On a more positive note, I can quote Richard Ellman, the biographer, that "we're still struggling to be (James) Joyce's contemporaries." And that's how I feel about some of the more difficult movies of the 20th Century: they speak to us now, even if the presentation (on the small screen) may not be perfect.

Tuesday, November 3, 2009

Rashomon (1950)

During last year's election, the NYT made fun of European political commentators (especially French ones) who could only talk about American politics using metaphors from Westerns with their gunslingers, show-downs, and high-noons. I think we're in the same frame of mind when it comes to Japan, thinking of samurai and sword-play.

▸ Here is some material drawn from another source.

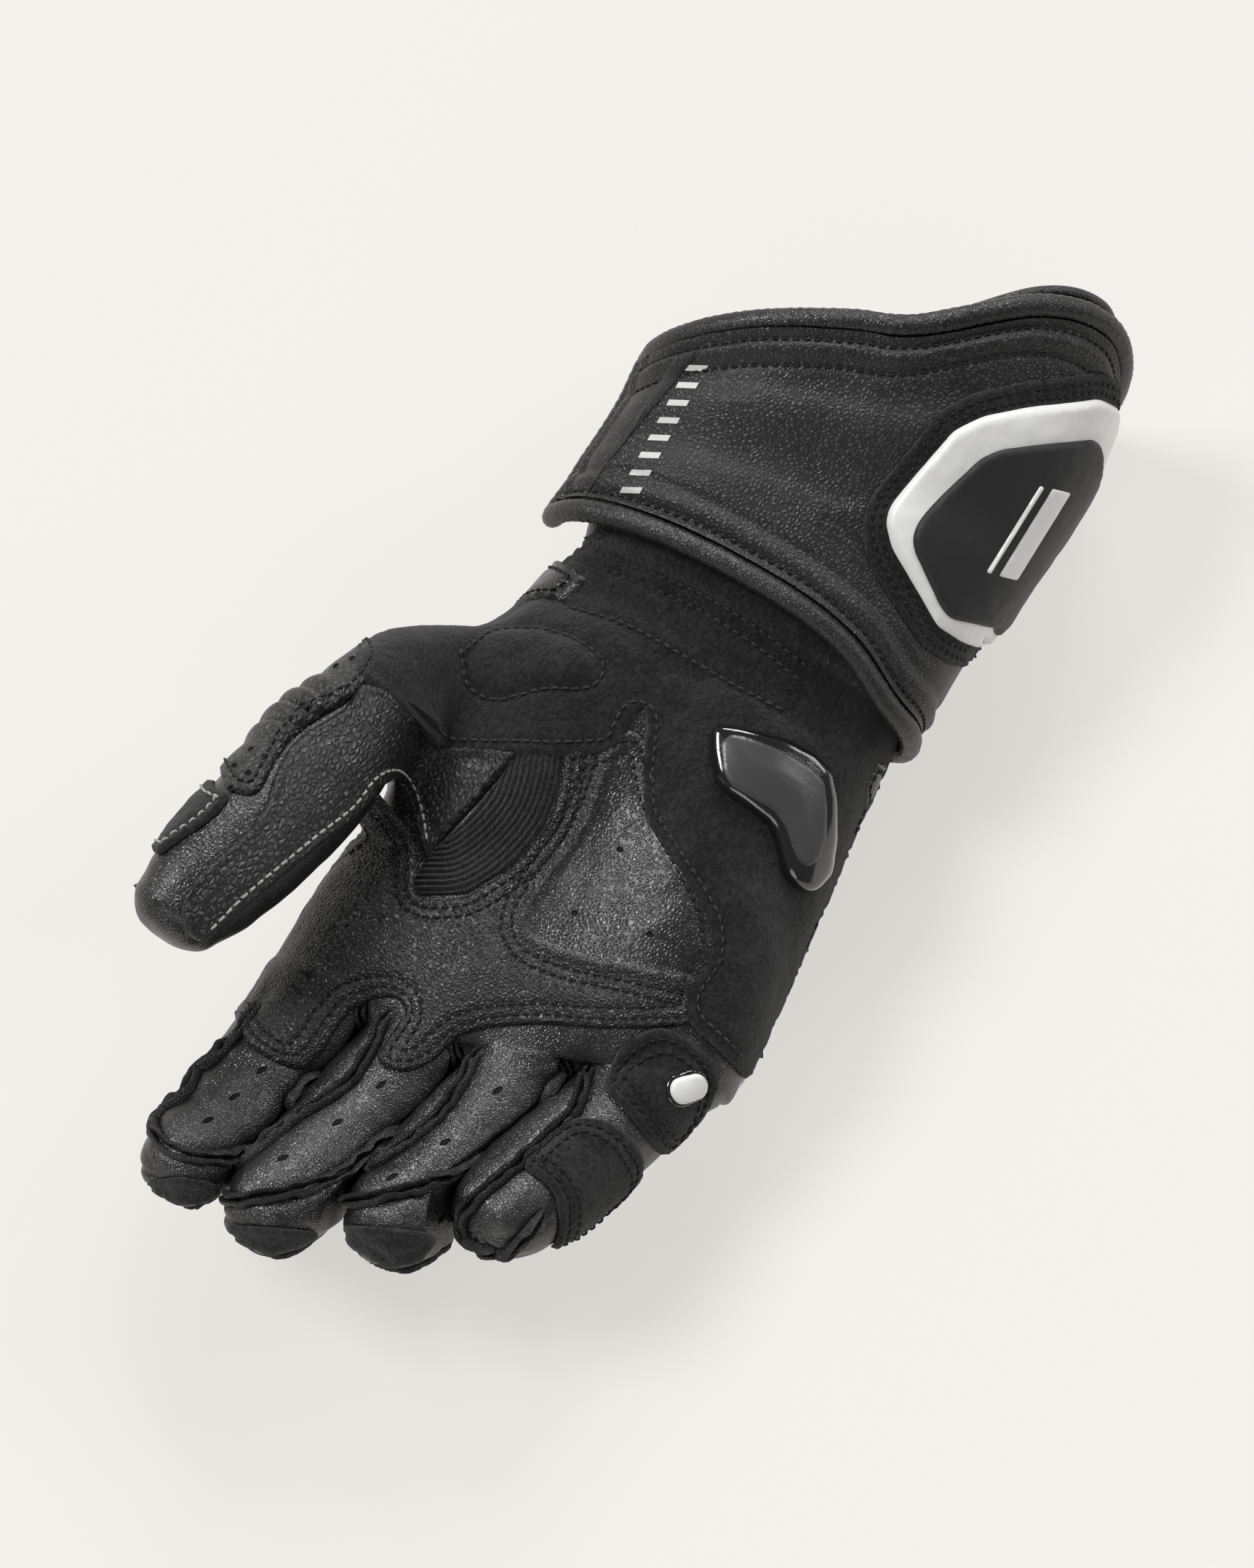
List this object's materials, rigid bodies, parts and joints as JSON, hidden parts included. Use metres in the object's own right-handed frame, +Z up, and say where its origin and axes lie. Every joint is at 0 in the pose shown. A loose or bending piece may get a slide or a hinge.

"Rashomon" is a great antidote to that: a crime story involving poor, rural Japanese peasants of the 19th century. The same story is told four different ways. The movie won the Oscar for best foreign film and was, in its day, the highest grossing foreign film in the US. So this is not an obscure movie: it was mentioned in the Watergate tapes made in Nixon's office. One of Nixon's aides is describing how different viewpoints can change how a story's told, "you know, like "Rashomon."

That business of telling the same story different ways has been imitated by a few movies and, for some reason, quite a few knuckle-headed TV shows, but none worth mentioning. The best example, is culturally far away, indeed, the first four books of the New Testament. But it's not as far away as you might think: the truth is, the director, Akira Kurosawa, although successful in Japan, was looked upon by the Japanese as an American-style director. He admitted that his biggest influence was... John Ford.

So "Rashomon" is a "must-see", not only for original story-telling, but for a great performance by Toshiro Mifune, great B&W cinematography and for a taste of the most influential Japanese director of the 20th Century.

PS - Nowadays it's Japanese horror movies that get American re-makes. Forty years ago, it was Akira Kurosawa movies: "The Seven Samurai" was re-made as "The Magnificent Seven" and "Yojimbo" was re-made as "A Fistful of Dollars."